Along with Surinamers, PIOs from countries like Fiji, the Reunion Island, Guyana and other Caribbean states will benefit from the new norms. The scheme will be first launched in Mauritius.
Outreach to PIOs
The VP of Suriname feels that such an outreach to PIOs is vital. “We have a cultural heritage that we are proud of. In Suriname, we are the fourth and fifth generation of Indian diaspora,” Adhin, whose family traces its roots back to Allahabad, told ET Magazine in an exclusive interview in Delhi. His great-grandfather Ramadhin went to Suriname with many other indentured labourers from Uttar Pradesh and Bihar between 1873 and 1916 to work in Dutch sugar and coffee plantations. Adhin’s first two visits to India were as a swayamsevak for camps at Nashik and Nagpur in 2006 and 2008 .
A member of Suriname’s National Democratic Party and earlier minister of education, Adhin believes that Suriname, a country with rich natural resources such as forests and minerals, and India, with its technological edge, can build strong economic ties based on historical and cultural affinity.
“We don’t want to lose the opportunity to engage economically with India, the land of our ancestors, to get a mutually beneficial advantage.” The younger generation of PIOs in different walks of life such as entrepreneurship, public sector, NGOs and government in his country recognises the need to build economic links with India based on the strong foundation of cultural ties.

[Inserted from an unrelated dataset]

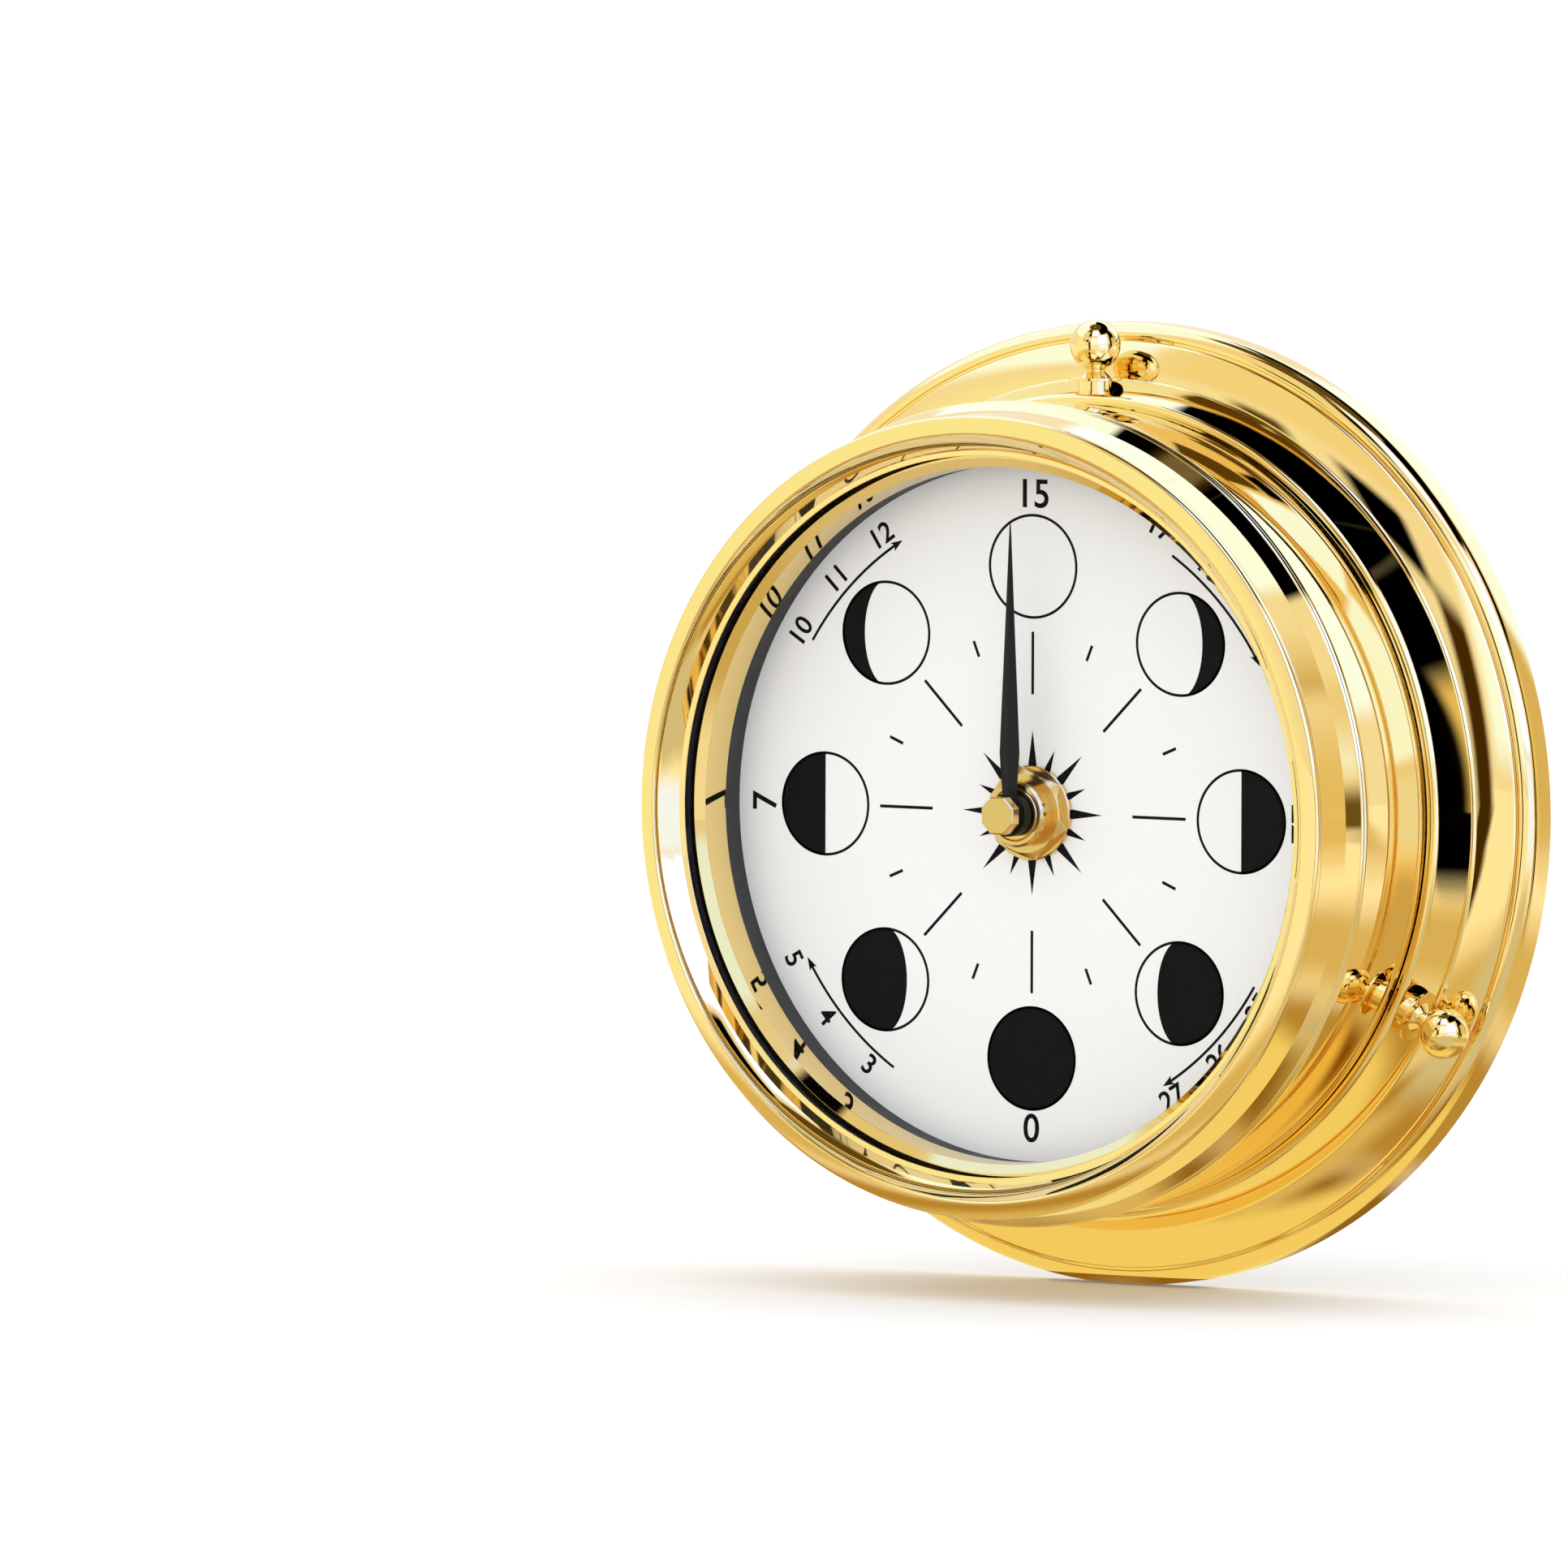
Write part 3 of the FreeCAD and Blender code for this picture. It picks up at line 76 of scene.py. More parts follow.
def make_camera():
    azimuth = math.radians(CAMERA_AZIMUTH)
    elevation = math.radians(CAMERA_ELEVATION)
    back = Vector((math.sin(azimuth) * math.cos(elevation),
                   -math.cos(azimuth) * math.cos(elevation), math.sin(elevation)))
    right = Vector((math.cos(azimuth), math.sin(azimuth), 0))
    upward = back.cross(right)
    facing = Matrix((right, upward, back)).transposed()
    middle = IMAGE_SIZE / 2
    ray = Vector(((DIAL_CENTRE_PIXEL[0] - middle) / FOCAL_PIXELS,
                  -(DIAL_CENTRE_PIXEL[1] - middle) / FOCAL_PIXELS, -1.0)).normalized()
    aim = ray.rotation_difference(Vector((0, 0, -1))).to_matrix()
    roll = Matrix.Rotation(math.radians(CAMERA_ROLL), 3, "Z")
    data = bpy.data.cameras.new("camera")
    data.sensor_width = SENSOR_WIDTH
    data.lens = SENSOR_WIDTH * FOCAL_PIXELS / IMAGE_SIZE
    data.clip_start = 0.1
    data.clip_end = 50.0
    camera = linked_object("camera", data)
    place = Vector((0, -DIAL_FRONT * MM, 0)) + back * CAMERA_DISTANCE
    camera.matrix_world = Matrix.Translation(place) @ (facing @ roll @ aim).to_4x4()
    bpy.context.scene.camera = camera


make_camera()
bpy.context.scene.view_settings.view_transform = "Standard"


# Materials. The plain ones that came with the solids go first, to free their names.
for material in list(bpy.data.materials):
    bpy.data.materials.remove(material)


def new_material(name):
    material = bpy.data.materials.new(name)
    material.use_nodes = True
    tree = material.node_tree
    return material, tree, tree.nodes["Principled BSDF"]


def add_node(tree, kind, **settings):
    node = tree.nodes.new(kind)
    for key, value in settings.items():
        setattr(node, key, value)
    return node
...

Similarly, India too could harness the advantage of having PIOs spread across different countries with shared values to spread its wings not just in the Caribbean and South America, but across the world. A platform such as the PBD makes such engagement possible, says the youthful vice-president, who is comfortable speaking Sarnami, a blend of Bhojpuri, Awadhi, Brajbhasha and Maithili, as well as Hindi.
Adhin and other Surinamese politicians of East Indian descent have been working towards getting young PIOs engaged in public life. “People of Indian descent form about 30% of the population of Suriname and they are doing well in different walks of life, including business, policy and politics,” he says.
Adhin first met Modi on an India visit last year; he met him again on the sidelines of PBD 2017, this time to take forward discussions on concrete projects, lines of credit and foreign direct investment to his country from India. The two leaders spoke about bilateral cooperation in animal husbandry, agriculture, palm oil and wood processing. Adhin also sought India’s support to create an ecosystem for ayurveda in his country.
Like the vice-president, Suriname’s ambassador to India Aashna Kanhai, 40, is of Indian origin.
When she first came to Delhi about five years back she carried with her a lot of family history and heritage. Her greatgrandmother, a widow, went to Suriname as an indentured labourer over 150 years back to work at the sugar and coffee plantations of the Dutch East India Company.
“While she was probably of Bengali origin, her husband was from Uttar Pradesh,” says Kanhai, having picked up anecdotes about the family’s early days in Suriname from her parents and grandparents.
As ambassador in India, she has travelled to various cities across the country, visiting different places of worship in an effort to connect with her roots and heritage.
It was her deep sense of connecting with her roots that took her on an exploratory trip to Kolkata where she discovered the Suriname jetty on the bank of the river Hooghly.
Suriname’s envoy to India Aashna Kanhai, 40, is of Indian origin.
It was from here that Indian indentured labourers left for the Dutch colony, following an agreement between the British and the Dutch governments in 1873. Around 34,000 Indians reached Suriname, of whom 65% opted to stay on in exchange for a piece of land or cash.
While many of them still own land and practise agriculture, others have moved to cities and become professionals such as lawyers and doctors.
“PIOs still live in joint families and have preserved the culture, cuisine, music and wedding traditions from India,” says Kanhai.
She was the moving force behind the building and inauguration of the Suriname Memorial — a statue of Baba & Mai, symbolic of the first PIOs who landed in Suriname’s capital Paramaribo — at Kolkata port’s Netaji Subhas Dock in October 2015. The monument was inaugurated by External Affairs Minister Sushma Swaraj.
Kanhai, a political appointee, is a lawyer and studied in the Netherlands before she was deputed to India as ambassador. She is proud of the multicultural nature of Suriname, of the fact that 99% of women are educated and that the country enjoys 33% representation for women in the parliament.